Premier Guitar's 2024 rig rundown of White's actual touring rig reports his stage-played Acoustasonic closer to a .012-.053 range, a touch heavier than the retail factory spec. Both figures are real and both are sourced, they just describe two different things: what Fender ships the guitar with versus what White's tech has it strung with on tour. See the full rig breakdown for how this set fits alongside his other two documented guitars and their own gauges.
A coated phosphor bronze set is a sensible factory choice for the Acoustasonic specifically. It's an instrument built to do acoustic, clean electric, and overdriven electric duty in the same set, on a demanding tour schedule, and coated strings hold their tone through exactly that kind of heavy, varied use better than a bare wire set does.
Phosphor bronze, coated, and what else Fender sells in this shape
Fender doesn't stop at one coated acoustic alloy. The Dura-Tone line also ships 880CL, a Coated 80/20 Bronze set in the identical Custom Light .011-.052 gauge on the identical hex core, per Fender's own product page. The two sets are direct siblings: same coating technology, same gauge, same construction, different wrap alloy. Phosphor bronze (860CL, this set) trades a little top-end shine for a warmer, longer-holding tone. 80/20 bronze (880CL) keeps more brightness at the cost of some of that longevity edge.

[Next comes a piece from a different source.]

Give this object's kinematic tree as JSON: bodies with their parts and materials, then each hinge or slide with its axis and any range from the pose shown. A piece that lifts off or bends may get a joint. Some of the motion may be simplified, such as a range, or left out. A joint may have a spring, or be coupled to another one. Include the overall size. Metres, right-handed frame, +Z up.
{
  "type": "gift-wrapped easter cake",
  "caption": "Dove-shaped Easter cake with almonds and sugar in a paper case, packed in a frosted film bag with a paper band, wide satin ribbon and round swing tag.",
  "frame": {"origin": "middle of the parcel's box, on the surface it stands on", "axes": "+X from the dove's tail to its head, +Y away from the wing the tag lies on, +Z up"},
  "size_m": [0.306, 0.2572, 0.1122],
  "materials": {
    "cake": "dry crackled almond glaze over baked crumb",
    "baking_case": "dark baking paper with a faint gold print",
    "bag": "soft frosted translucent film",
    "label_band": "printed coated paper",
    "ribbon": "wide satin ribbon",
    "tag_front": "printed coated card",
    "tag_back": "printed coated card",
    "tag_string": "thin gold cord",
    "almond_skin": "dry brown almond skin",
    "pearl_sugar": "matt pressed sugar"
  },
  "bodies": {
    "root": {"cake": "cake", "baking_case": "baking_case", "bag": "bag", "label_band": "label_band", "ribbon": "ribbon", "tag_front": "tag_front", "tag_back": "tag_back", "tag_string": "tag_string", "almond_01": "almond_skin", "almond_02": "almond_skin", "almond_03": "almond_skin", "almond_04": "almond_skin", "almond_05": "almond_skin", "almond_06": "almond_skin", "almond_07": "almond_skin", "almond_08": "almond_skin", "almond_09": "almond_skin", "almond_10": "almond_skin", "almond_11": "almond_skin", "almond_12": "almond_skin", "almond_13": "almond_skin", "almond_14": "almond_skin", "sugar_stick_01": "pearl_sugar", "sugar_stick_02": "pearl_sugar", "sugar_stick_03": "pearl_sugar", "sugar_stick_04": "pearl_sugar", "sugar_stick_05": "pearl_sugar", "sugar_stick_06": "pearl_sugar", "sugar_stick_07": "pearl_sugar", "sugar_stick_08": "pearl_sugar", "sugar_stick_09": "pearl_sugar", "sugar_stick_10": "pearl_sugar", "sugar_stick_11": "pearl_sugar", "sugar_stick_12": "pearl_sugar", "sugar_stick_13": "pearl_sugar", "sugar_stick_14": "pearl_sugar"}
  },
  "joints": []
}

| Dura-Tone 860CL (this set) | Dura-Tone 880CL | D'Addario EJ16 Phosphor | D'Addario EJ11 80/20 | |
|---|---|---|---|---|
| Brand | Fender | Fender | D'Addario | D'Addario |
| Alloy | Phosphor bronze | 80/20 bronze | Phosphor bronze | 80/20 bronze |
| Gauge | .011–.052 Custom Light | .011–.052 Custom Light | .012–.053 Light | .012–.053 Light |
| Coating | Dura-Tone, coated | Dura-Tone, coated | None, uncoated | None, uncoated |
| Core | Hex steel | Hex steel | Hex high-carbon steel | Hex high-carbon steel |
| Documented factory use | Jack White (Triplesonic Acoustasonic) | None documented on CYS yet | Cross-brand equivalent | Cross-brand equivalent |
If you're choosing between the two Fender alloys, the same logic that separates D'Addario's phosphor bronze from its 80/20 bronze applies here too: phosphor bronze for warmth and working life, 80/20 for brightness and projection. For the deeper mechanics of why coating changes the tradeoff at all, see our coated vs uncoated acoustic strings comparison.

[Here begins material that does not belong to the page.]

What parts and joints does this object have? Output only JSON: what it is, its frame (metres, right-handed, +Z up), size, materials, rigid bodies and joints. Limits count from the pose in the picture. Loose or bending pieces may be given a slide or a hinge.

What players actually report
One long-time coated-string user compared 860CL directly against the pricier competition in a Thomann review:
Thomann's own listing for this set averages 4.4 out of 5 stars across 47 customer ratings.

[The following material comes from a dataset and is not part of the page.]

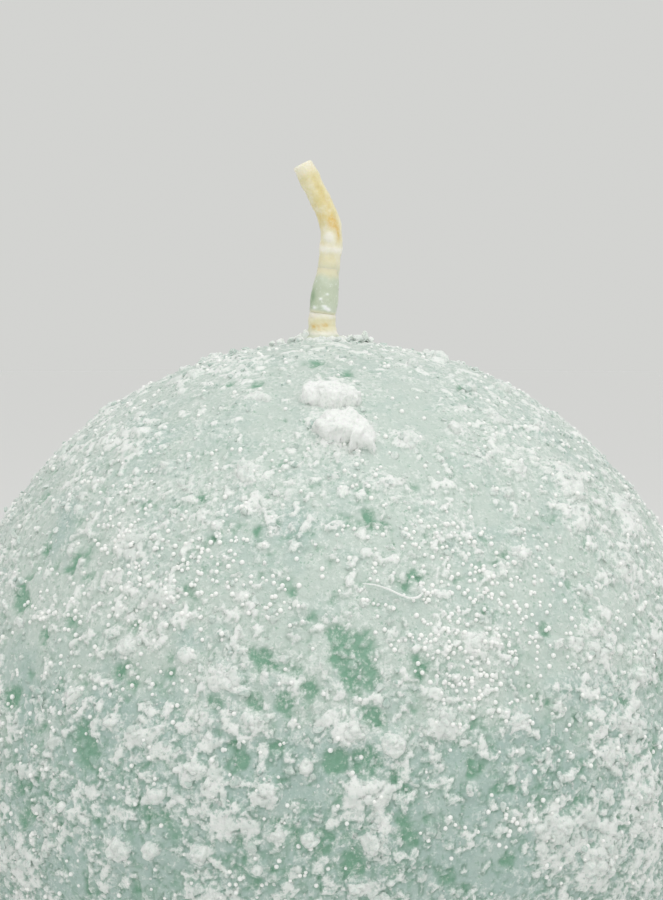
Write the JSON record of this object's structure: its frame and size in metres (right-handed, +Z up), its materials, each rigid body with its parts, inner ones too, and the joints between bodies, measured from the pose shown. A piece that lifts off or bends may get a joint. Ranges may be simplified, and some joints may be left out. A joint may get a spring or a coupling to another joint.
{
  "type": "ball candle",
  "caption": "Frosted ball candle: coloured wax ball crusted with white wax flakes and grains, flat foot, upright waxed wick bent at its end.",
  "frame": {"origin": "middle of the flat foot, on the surface that the candle stands on", "axes": "+Z up along the ball's axis and the wick's bore; the pictured front faces -Y; the wick's bent end leans towards -X"},
  "size_m": [0.0805, 0.0812, 0.095],
  "materials": {
    "white_wax": "pressed white paraffin wax",
    "green_wax": "pale green over-dip wax, satin",
    "frost_wax": "crumbly white frost wax, matt",
    "waxed_cotton": "braided cotton, primed with wax",
    "tinned_steel": "tin-plated sheet"
  },
  "bodies": {
    "root": {"wax_core": "white_wax", "overdip_coat": "green_wax", "frost_coat": "frost_wax", "wick_sustainer": "tinned_steel", "wick": "waxed_cotton", "wick_root_collar": "frost_wax", "wick_wax_sleeve": "green_wax", "frost_clump_upper": "frost_wax", "frost_clump_lower": "frost_wax", "frost_flakes_crown": "frost_wax", "frost_flakes_front": "frost_wax", "frost_flakes_right": "frost_wax", "frost_flakes_back": "frost_wax", "frost_flakes_left": "frost_wax", "frost_flakes_lower": "frost_wax"}
  },
  "joints": []
}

These strings have a pretty even tone across the spectrum and I enjoy the sound. They're not perfect; for the first hour or two of playing the coating caused an extra squeak that I didn't have with Elixirs.
Thomann customer review
The reviewer's fuller comment frames 860CL as a cheaper alternative to Elixir that holds up: comparable sound at roughly half the price, in his estimate, with the tradeoff being that first-hour coating squeak. That squeak is a real, commonly reported trait of bonded-coating strings generally, not unique to this set, and it settles down with wear.
Best for
- Acoustic-electric hybrids and heavily gigged instruments that need coating durability through varied, demanding use, exactly the role it plays on the Triplesonic Acoustasonic
- Players who want phosphor bronze warmth without frequent restrings, trading a little fresh-pack shimmer for a much longer working life
- Fender owners chasing the exact documented factory spec on White's signature Acoustasonic
- Strumming and fingerpicking singer-songwriter styles where a warm, balanced coated tone holds up night after night
Worst for
- Brightness chasers: uncoated 80/20 bronze like D'Addario EJ11 or Fender's own 880CL rings brighter fresh out of the pack
- Budget buyers comparing to bare wire: a coated set costs more than an equivalent uncoated phosphor bronze set like D'Addario EJ16
- Players sensitive to new-string feel: a real customer review documents an initial coating squeak in the first hour or two of play, common to bonded coatings generally and not unique to this set
- Non-standard gauge preferences: Custom Light .011-.052 sits between Extra Light and Light; players who specifically want .012-.053 should compare EJ16 or Fender's own 860L instead
Verdict
Dura-Tone 860CL earns its place as more than a generic coated phosphor bronze set: it's the documented factory string on a real, current Fender signature guitar, sourced directly to Fender's own spec sheet rather than an aggregator's guess. The coating is a genuine tradeoff, not a marketing gesture, less initial brightness and a possible first-hour squeak in exchange for meaningfully longer tone life, and Thomann's 4.4 out of 5 across 47 ratings backs that up as a fair trade for most buyers.
If you're restringing a Fender acoustic-electric to factory spec, or you just want a coated phosphor bronze set in the Custom Light gauge, this is a well-documented, easy default. If brightness matters more than longevity to you, compare it against an uncoated set in the same alloy first.